Cosa hanno in comune la decisione del governo italiano di non presentarsi alla conferenza internazionale sulle migrazioni di Marrakesh – e l’eventuale ritiro della firma dell’Italia dal Global Migration Compact – con la sentenza del Tar Lazio di imporre al governo italiano la pubblicazione dell’accordo bilaterale di cooperazione (anche militare), siglato tra Italia e Niger nel settembre 2017? Apparentemente nulla. Se però le politiche migratorie si osservano da vicino, e con una prospettiva storica, le due decisioni possono mostrare molti punti in comune. La decisione del governo italiano rivela la fuga dell’Italia dalla multilateralità formale vincolante (trattati internazionali, composti da norme rigide, vincolanti e pubbliche) e la decisione del Tar rivela l’adesione dell’Italia alla governance transnazionale delle migrazioni, altrimenti detta “governance per isole” (realizzata prevalentemente attraverso patti informali e segreti).
Il trattato siglato tra i due Stati (Italia e Niger), infatti, pur essendo soggetto all’obbligo della pubblicità, non era mai stato pubblicato sulla Gazzetta ufficiale. Era cioè rimasto segreto, nonostante contenga decisioni e norme con conseguenze significative per la vita di tutti e, in particolare, per quella degli immigrati. Come hanno giustamente sottolineato le associazioni (Asgi e Cild) che hanno fatto ricorso al Tar Lazio: “La sentenza riafferma la necessaria pubblicazione di modo che siano sempre sottoposti al controllo della collettività e così lo sia tutta l’attività della pubblica amministrazione anche per ciò che concerne le relazioni internazionali. Tale decisione è ancora più importante in un momento in cui questioni molto rilevanti per la vita di tutti vengono gestite con decisione amministrative che hanno soppiantato il normale iter legislativo e politico”.
Si tratta di atti che rivelano, dunque, la tendenza generale delle politiche migratorie in Italia degli ultimi 25 anni. Questa tendenza è visibile non solo nel campo delle migrazioni, ma anche in altri settori. Tutto ciò è diretta conseguenza di un mondo ormai multipolare, che vede emergere altri Stati – oltre a quelli occidentali – come attori globali importanti. In un simile contesto, molti degli Stati occidentali, Italia compresa, che non vogliono perdere lo “storico” potere esercitato su altri, abbandonano le assemblee multilaterali per tentare la strada del “tu per tu”, nella speranza di contare di più. L’intero processo affonda le radici nella cosiddetta globalizzazione economica; è così che si è imposto il cambio di paradigma nella gestione di ciò che è pubblico, producendo, di conseguenza, una reinvenzione del modo di governare, anche a livello internazionale.

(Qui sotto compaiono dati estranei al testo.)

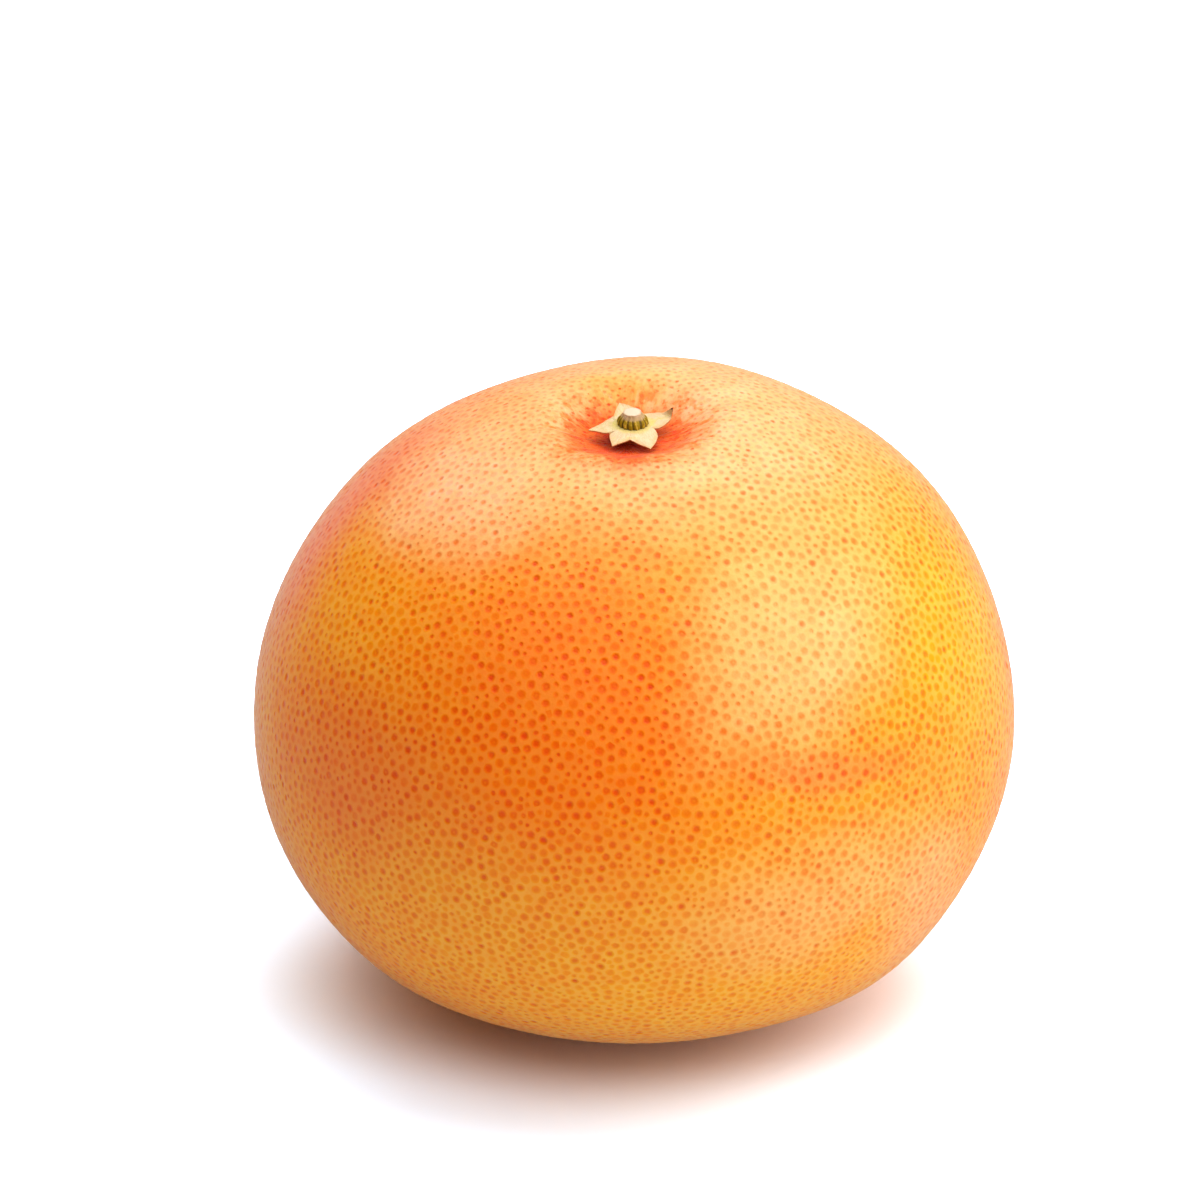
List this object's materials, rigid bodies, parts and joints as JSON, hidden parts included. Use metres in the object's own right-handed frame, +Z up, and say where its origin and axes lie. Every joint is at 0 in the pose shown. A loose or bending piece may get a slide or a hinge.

Questo fenomeno è molto evidente nel settore dell’immigrazione, laddove nella gestione dei movimenti migratori si privilegiano procedure e pratiche opache (segrete) e le decisioni si assumono in pochi “club privé” transnazionali, lasciando completamente all’oscuro i cittadini, in primis gli immigrati, cioè coloro che sono i reali destinatari di tali decisioni. Alla base vi è, in primo luogo, l’idea che le migrazioni internazionali non siano un “global public good” (bene pubblico di rilevanza globale, come ad esempio è considerato il clima), ma un “private good”, ovvero un bene privato, i cui costi e benefici appartengano soprattutto agli Stati di partenza e di arrivo. In secondo luogo, si persegue l’obiettivo di incrementare il carattere autoritario nella gestione delle migrazioni internazionali. Spiegava, infatti, Max Weber che l’opacità e il segreto nell’agire di una organizzazione è “sintomo o dell’intento dei dominanti di tenere più stretta a sé la potestà di dominio oppure della loro convinzione che essa sia vieppiù minacciata”.
Tutto questo avviene, paradossalmente, nel momento in cui la grancassa della cooperazione suona più forte. C’è un gran parlare di cooperazione, infatti, sui temi delle migrazioni: non c’è politico o partito in Italia che non chieda all’Europa e agli Stati membri di cooperare con l’Italia. Come si concilia la diserzione dell’Italia dal luogo in cui massima si prevede la cooperazione internazionale? Non si concilia, infatti, e proprio questo rivela l’astrazione o l’inganno di tali grida. Ciò che davvero si vuole, nell’era del sovranismo imperante, è conservare il potere degli esecutivi sulla vita degli immigrati. Più gli accordi e le decisioni restano segreti, più gli immigrati sono esclusi dalla soggettività giuridica (il diritto ad avere diritti), ovvero dalla capacità di essere tutelati dalla gestione arbitraria delle loro vite. Escluse infatti dalla scena le leggi formali, ecco che al loro posto subentrano altre leggi, dette “ferree”, quelle dei mercati, le quali educano e disciplinano corpi e menti, secondo le loro esigenze, ovviamente.